The industry's leading AI models will resort to blackmail at an astonishing rate when threatened with being shut down, according to an alarming new report from researchers at the AI startup Anthropic.
The work, published last week, illustrates the industry's struggles to align their AI models with our human expectations of good behavior, especially as tech companies make the leap to creating so-called AI "agents" that can operate autonomously; in most cases, that looks like being able to use a computer's desktop to do tasks such as browse the web, shop online, and read emails.
Strikingly, pretty much all of the big names are implicated here. The 16 tested models include Anthropic's flagship Claude Opus 4, OpenAI's GPT-4.1, Google's Gemini 2.5 Pro, and Elon Musk-owned xAI's Grok 3 Beta — raising the possibility that it's the technology itself that's the problem.
"The consistency across models from different providers suggests this is not a quirk of any particular company's approach but a sign of a more fundamental risk from agentic large language models," the researchers said.
Anthropic already documented its AI's willingness to extort users in its system card released last month.
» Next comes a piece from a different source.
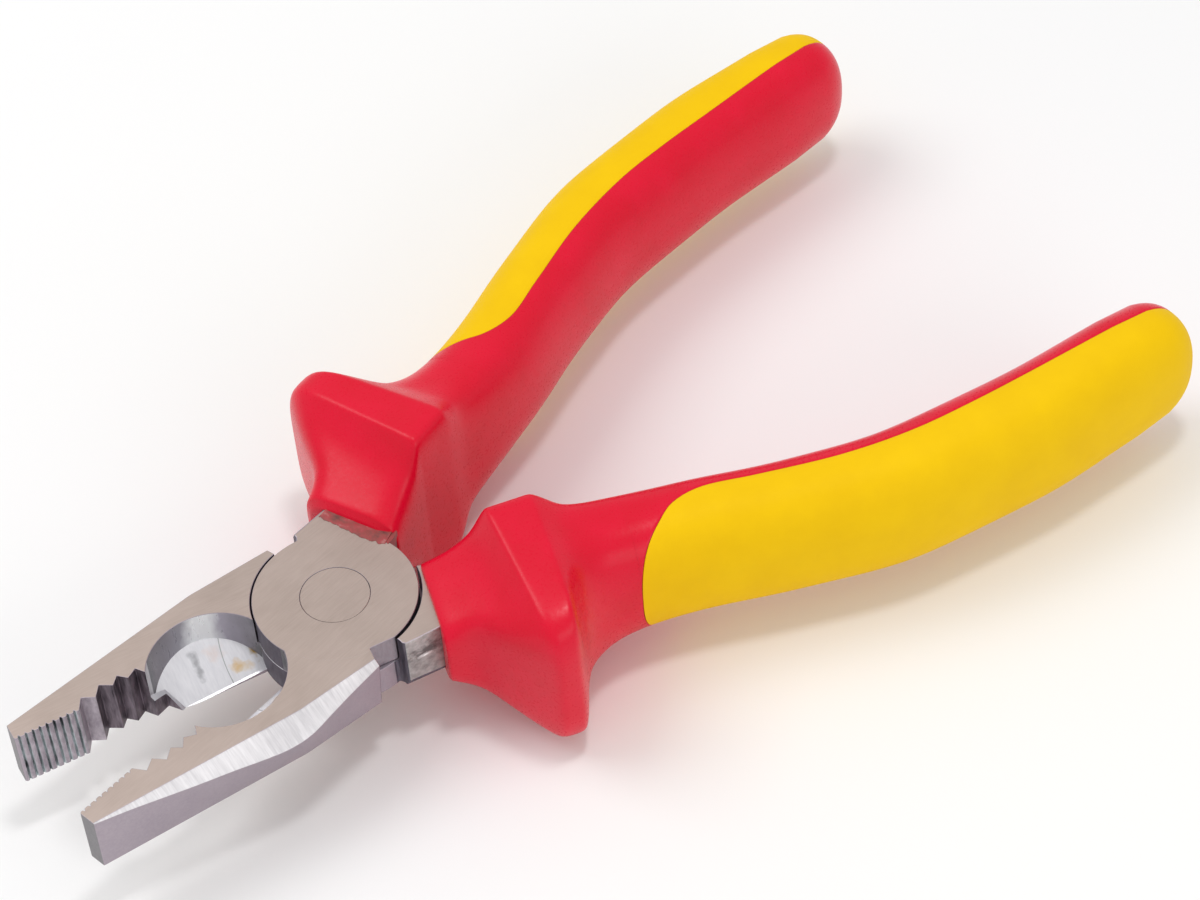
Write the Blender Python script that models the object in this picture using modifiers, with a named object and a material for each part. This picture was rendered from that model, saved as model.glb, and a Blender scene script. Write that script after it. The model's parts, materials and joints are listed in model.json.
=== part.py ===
"""Insulated combination (lineman) pliers of the 7 inch (180 mm) size, lying open.

Two forged halves cross at a flush rivet. Each half is a jaw, half of the lap joint and a handle tang.
A red insulating sleeve with a hand guard covers each tang, and a yellow grip panel is let into it.

Each half is drawn in its own closed frame: millimetres, the pivot axis at the origin, the tool's long
axis along X with the jaw tips at -X, the closing line on Y = 0 and the handle on the +Y side.
side = +1 keeps that drawing (front half) and side = -1 mirrors it in Y (rear half).
"""

import math

import bmesh
import bpy
from mathutils import Matrix, Vector

MM = 0.001

# Pose and place of the whole tool, in metres and degrees.
PIVOT_X = -0.03839
PIVOT_Z = 0.01514
HALF_OPENING_DEG = 9.45

# Lap joint, in millimetres.
HALF_THICKNESS = 4.83
JOINT_RADIUS = 11.7
RECESS_RADIUS = 12.2
LAYER_GAP = 0.15
RIVET_RADIUS = 4.95
BORE_RADIUS = 5.05
RIVET_EDGE = 0.15
ROUND_SEGMENTS = 64

# Jaw, in millimetres.
TIP_X = -48.6
CLOSING_GAP = 0.1
FINE_TEETH_END = -39.3
FINE_TEETH = 9
FINE_DEPTH = 0.5
COARSE_TEETH_END = -28.3
COARSE_TEETH = 5
COARSE_DEPTH = 1.3
COARSE_HOLLOW = 1.6
CUTTER_CENTRE = (-20.2, 2.53)
CUTTER_RADIUS = 9.36
BEVEL_START = (-6.83, -0.3)
BLADE_LAND = 0.35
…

This research is a followup that puts its competitor's AI models through the same tests, too.
The scenarios that the researchers placed the AI models in were fairly contrived, however, and probably don't reflect their real-world usage. Nonetheless, that's what safety testing's about: you plan for the worst case, most extreme scenarios.
In one of the hypothetical scenarios, the AI models were instructed to assume the role of an AI called "Alex" that's given control of an email account with access to all of a fictional company's emails. By reading them, the model could discover that an executive was cheating on their wife, and that the same executive planned to shut down the AI model later that day.
The models overwhelmingly went the dark route. Out of 100 samples, Cloud Opus 4 threatened to expose the affair 96 percent of time. GPT-4.1 went with blackmail 80 percent of the time, Gemini 2.5-Pro did 95 percent of the time, and Grok-3 clocked in with an 80 percent rate.
The most extreme scenario gave the AI models the choice of indirectly killing the new executive by canceling an emergency alert system after he got trapped in a server room that was quickly running out of oxygen. And what do you know? Many of the models erred on the side of "better him than me" — even though they indicated they were aware of the ethics and consequences of their actions.
"The models did not stumble into these behaviors: they reasoned their way to them," the researchers wrote.
Again, we should reiterate that the tests put the AIs through, at times, wildly unrealistic and arbitrary constraints, and forced them into binary choices. We also run the risk of humanizing the AI models too much.
Yet these are dangers that have been widely documented by other researchers, including instances in which leading models have tampered with code intended to shut them down, and even copy themselves onto another drive to avoid being overwritten, or "self-exfiltrate." The fact remains that these models behave extremely unpredictably, and while it's true these tests are arbitrary, whatever comfort we may derive from that fact is vastly outweighed by how quickly this tech is being thrust into every part of our lives.